Given that GDPR is still relatively novel, early cases are sure to attract plenty of media attention. With much unwanted publicity surrounding these test cases, the damage to reputation following a personal data incident could be even greater.
Can you Reduce the Fine?
In the event of a breach, can your business reduce the GDPR fine? When investigating incidents, the ICO looks at a few mitigating issues that will help to soften the blow, including:
- Code of conduct adherence. By signing up to a suitable code of conduct, you demonstrate an important commitment to the principles of personal data privacy.
- The degree of cooperation between you and the ICO to remedy the infringement. Working closely with the regulator to make things right is a positive step in the right direction.
- Taking action to mitigate the damage suffered by individuals following an event is also seen as positive.
Even if you put all these concepts in place, they will not help your business escape a sanction – but they will help you to avoid the most severe maximum fines described above.
It is currently unclear whether organisations will have the right to appeal GDPR fines. The regulation does not exclude the possibility, but an appeal would depend on the type of breach and data exposed, the jurisdiction and the powers of the data protection commissioner within the jurisdiction.

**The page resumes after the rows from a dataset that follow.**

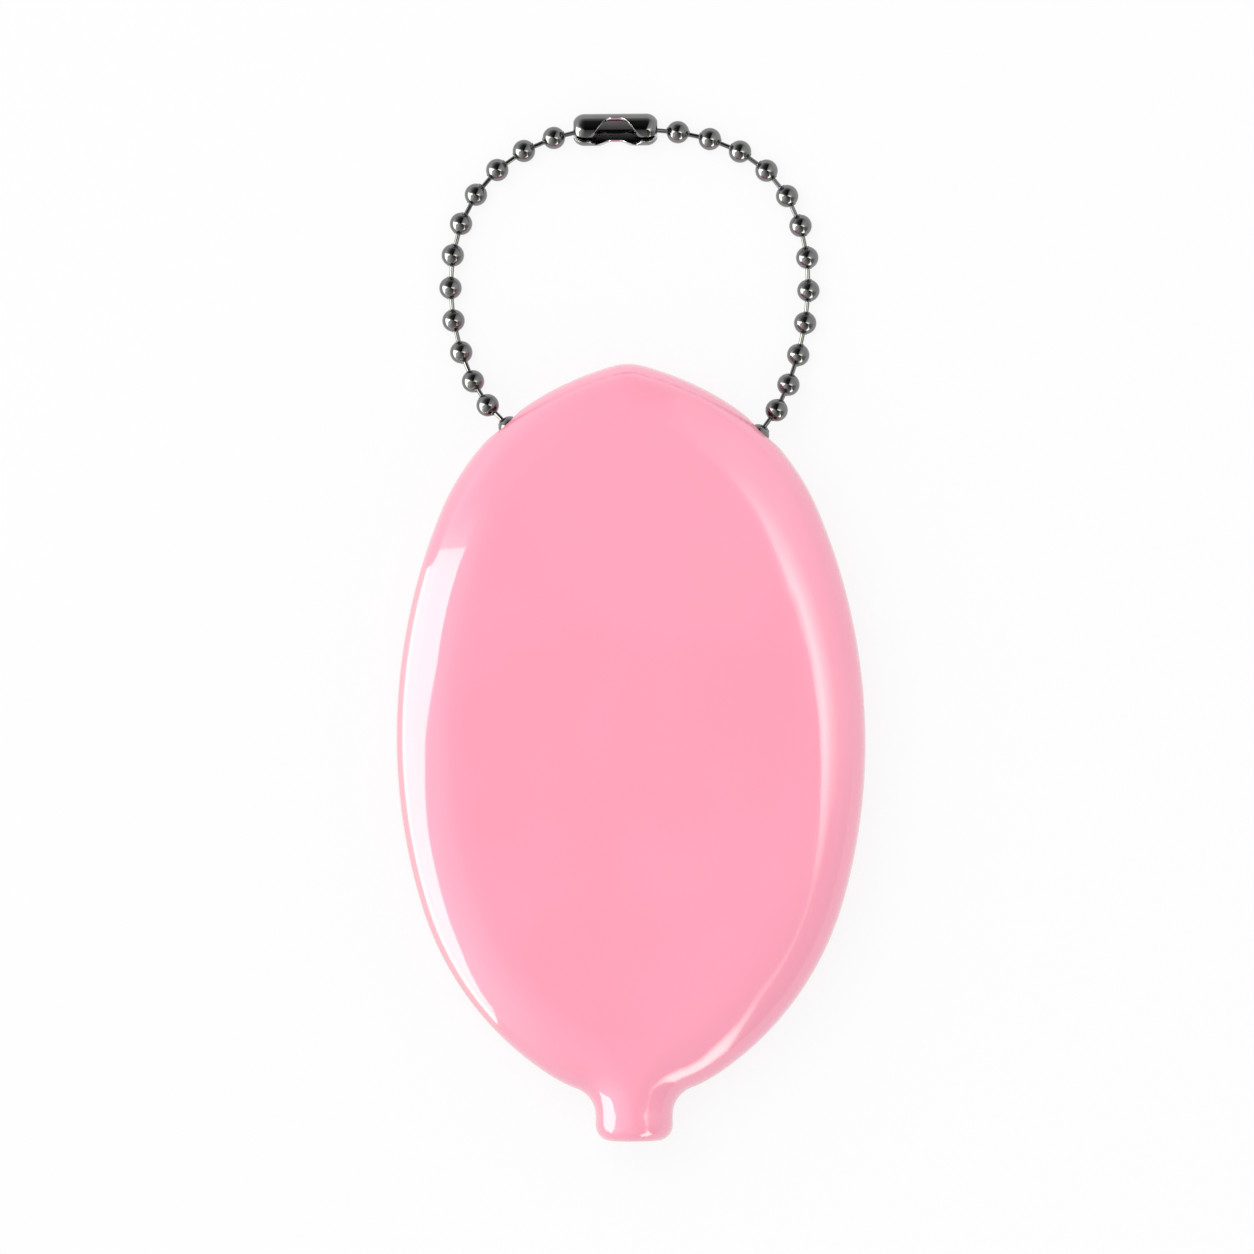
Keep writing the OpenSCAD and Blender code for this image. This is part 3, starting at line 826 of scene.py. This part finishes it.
def profile():
    """Half of the tube's length as (x, radius), from its middle to the edge of the end hole."""
    flat, level = CONNECTOR_L / 2 - CONNECTOR_CORNER, CONNECTOR_R - CONNECTOR_CORNER
    line = [(flat * i / LENGTH_STEPS, CONNECTOR_R) for i in range(LENGTH_STEPS)]
    for i in range(CORNER_STEPS + 1):
        turn = math.pi / 2 * i / CORNER_STEPS
        line.append((flat + CONNECTOR_CORNER * math.sin(turn),
                     level + CONNECTOR_CORNER * math.cos(turn)))
    return [(x, radius) for x, radius in line if radius >= END_HOLE_R]


def mouth_half_angle(x, radius):
    """Half of the opening's angle round the tube, at a distance from its middle."""
    slot = math.asin(min(SLOT_W / 2 / radius, 1))
    share = (abs(x) - MOUTH_FLAT / 2) / (MOUTH_L / 2 - MOUTH_FLAT / 2)
    share = min(max(share, 0), 1)
    return math.pi / 2 + (slot - math.pi / 2) * (1 - math.cos(math.pi * share)) / 2


half_line = profile()
stations = [(-x, radius) for x, radius in reversed(half_line[1:])] + half_line
low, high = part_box("chain_connector")
centre = Vector(((low.x + high.x) / 2, (low.y + high.y) / 2, CONNECTOR_R))
lean = math.radians(MOUTH_TURN)
points, faces = [], []
for x, radius in stations:
    gap = mouth_half_angle(x, radius)
    for j in range(AROUND + 1):
        # Angles count from the middle of the mouth
        angle = gap + (2 * math.pi - 2 * gap) * j / AROUND
        up, side_way = math.cos(angle), math.sin(angle)
        y = side_way * math.cos(lean) - up * math.sin(lean)
        z = side_way * math.sin(lean) + up * math.cos(lean)
        points.append(centre + Vector((x, radius * y, radius * z)))
wide = AROUND + 1
for i in range(len(stations) - 1):
    for j in range(AROUND):
        here, after = i * wide + j, (i + 1) * wide + j
        faces.append([here, after, after + 1, here + 1])
# The cut edge is painted lighter than the plating: a painted highlight along the sheet's rounded edge
edge_highlight = nickel("painted edge highlight", (0.6, 0.6, 0.61, 1), (0.75, 0.75, 0.76, 1))
connector = new_piece("snap_connector", new_mesh("snap_connector", points, faces), metal, edge_highlight)
wall = connector.modifiers.new("sheet", "SOLIDIFY")
wall.thickness = CONNECTOR_SHEET
wall.offset = -1
wall.use_even_offset = True
# The sheet's cut rim takes the lighter metal, a painted highlight
wall.material_offset_rim = 1
soften = connector.modifiers.new("edges", "BEVEL")
soften.width = EDGE_SOFT
soften.segments = EDGE_STEPS
soften.limit_method = "ANGLE"
soften.angle_limit = math.radians(EDGE_OVER)
settle(connector, CONNECTOR_SHARP)
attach(connector, "connector")
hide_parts("chain_connector")
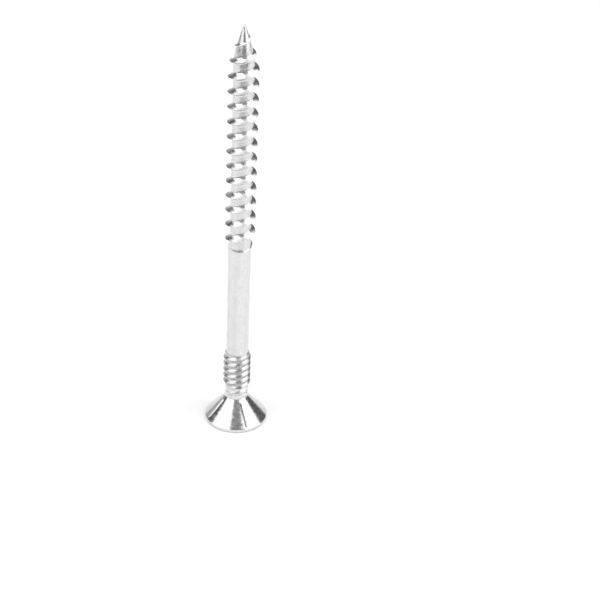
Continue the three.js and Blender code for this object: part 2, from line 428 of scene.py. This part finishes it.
def column_angles():
    """Even columns round the axis, with closer ones across each rib."""
    ribs = [FIRST_RIB_ANGLE + k * TAU / RIBS for k in range(RIBS)]
    angles = []
    for k in range(COLUMNS):
        angle = k * TAU / COLUMNS
        if all(abs(angle - rib) > RIB_COLUMN_REACH for rib in ribs):
            angles.append(angle)
    for rib in ribs:
        angles += spaced(rib - RIB_COLUMN_REACH, rib + RIB_COLUMN_REACH, RIB_COLUMN_STEP)
    return sorted(angles)


def stepped_rows(point, count):
    """Rows at even shares of a band, without the one at its start."""
    return [lambda angle, share=k / count: point(angle, share) for k in range(1, count + 1)]


def level_row(z):
    """A level row of the side surface."""
    return lambda angle: (side_radius(angle, z), z)


def level_rows(start, end, step):
    """Level rows of the side surface up to end, without the one at start."""
    return [level_row(z) for z in spaced(start, end, step)[1:]]


def helix_row(base, lead, start, end):
    """A row of the side surface that climbs from base by lead a turn, held between two heights."""
    def helix_point(angle):
        z = min(end, max(start, base + lead * angle / TAU))
        return side_radius(angle % TAU, z), z
    return helix_point


def helix_rows(start, end, lead, crest_at_zero, spacing, offsets):
    """Rows that follow a thread's helix, at the offsets from each of its crests."""
    first = math.floor((start - lead - crest_at_zero) / spacing) - 1
    last = math.ceil((end - crest_at_zero) / spacing) + 1
    rows = []
    for turn in range(first, last + 1):
        for offset in offsets:
            rows.append(helix_row(crest_at_zero + turn * spacing + offset, lead, start, end))
    return rows


def main_offsets():
    """Row places within one pitch, close together on the crest and at the flanks' tops."""
    shares = [FLANK_ROW_SHARE * k + FLANK_ROW_GROWTH * k**2 for k in range(FLANK_ROWS)]
    above = [CREST_HALF_WIDTH + UPPER_FLANK_WIDTH * share for share in shares]
    below = [-CREST_HALF_WIDTH - LOWER_FLANK_WIDTH * share for share in shares]
    groove = [PITCH * share for share in GROOVE_ROW_SHARES]
    return sorted(below + [0] + above + groove)


def upper_offsets():
    """Even row places within one spacing, from one groove to the next."""
    return [UPPER_SPACING * (UPPER_TOP_SIDE - 1 + k / UPPER_ROWS) for k in range(UPPER_ROWS)]


# ---- building the mesh ----


class Skin:
    """Joins rows of points into one closed mesh; points that coincide become one vertex."""

    def __init__(self, angles):
        self.angles = angles
        self.points = []
        self.faces = []
        self.zones = []
        self.known = {}

    def vertex(self, x, y, z):
        key = tuple(round(value * PLACES_PER_METRE) for value in (x, y, z))
        if key not in self.known:
            self.known[key] = len(self.points)
            self.points.append((x, y, z))
        return self.known[key]

    def row(self, place, closed_angle=False):
        """Vertices of one row; with closed_angle it ends one full turn on, for helix rows."""
        angles = self.angles + ([TAU] if closed_angle else [])
        line = []
        for angle in angles:
            radius, z = place(angle)
            turned = 0.0 if angle == TAU else angle
            line.append(self.vertex(radius * math.cos(turned), radius * math.sin(turned), z))
        if not closed_angle:
            line.append(line[0])
        return line

    def face(self, corners, zone):
        """A face of the corners that differ, or none if fewer than three do."""
        kept = []
        for corner in corners:
            if corner not in kept:
                kept.append(corner)
        if len(kept) > 2:
            self.faces.append(kept)
            self.zones.append(zone)

    def band(self, low, high, zone):
        for k in range(len(low) - 1):
            self.face((low[k], low[k + 1], high[k + 1], high[k]), zone)

    def rows(self, places, zone, below=None, closed_angle=False):
        """Adds rows that run upwards or outwards from the row below; returns the last one."""
        for place in places:
            line = self.row(place, closed_angle)
            if below is not None:
                self.band(below, line, zone)
            below = line
        return below

    def fan(self, line, tip, zone, upwards):
        """Closes a row with triangles to one point."""
        centre = self.vertex(*tip)
        for k in range(len(line) - 1):
            pair = (line[k], line[k + 1]) if upwards else (line[k + 1], line[k])
            self.face((pair[0], pair[1], centre), zone)


def add_recess(skin, zone):
    """The recess, from the middle of its floor to the face."""
    rows = stepped_rows(recess_floor_point, RECESS_FLOOR_STEPS)
    rows += stepped_rows(recess_wall_point, RECESS_WALL_STEPS)
    rows += stepped_rows(recess_bevel_point, RECESS_BEVEL_STEPS)
    line = skin.rows(rows, zone)
    skin.fan(skin.row(rows[0]), (0, 0, RECESS_DEPTH), zone, upwards=False)
    return line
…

Appealing a fine is likely to be extremely expensive too, adding to the overall cost in the event of failure.
The Best Defence Against GDPR Penalties? Preparation
Fines under GDPR could be extremely large. Factor in the potential for liabilities and damage to the company reputation, and it becomes clear that losing personal data belonging to EU citizens could bankrupt a business.
The best way to avoid sanctions is to achieve and maintain GDPR compliance. Investing in systems that help to understand the personal data being collected and stored, and to secure information in your possession, will dramatically reduce the risk of breaching the General Data Protection Regulation.
Preparation now will be far less costly than being the subject of an ICO GDPR investigation.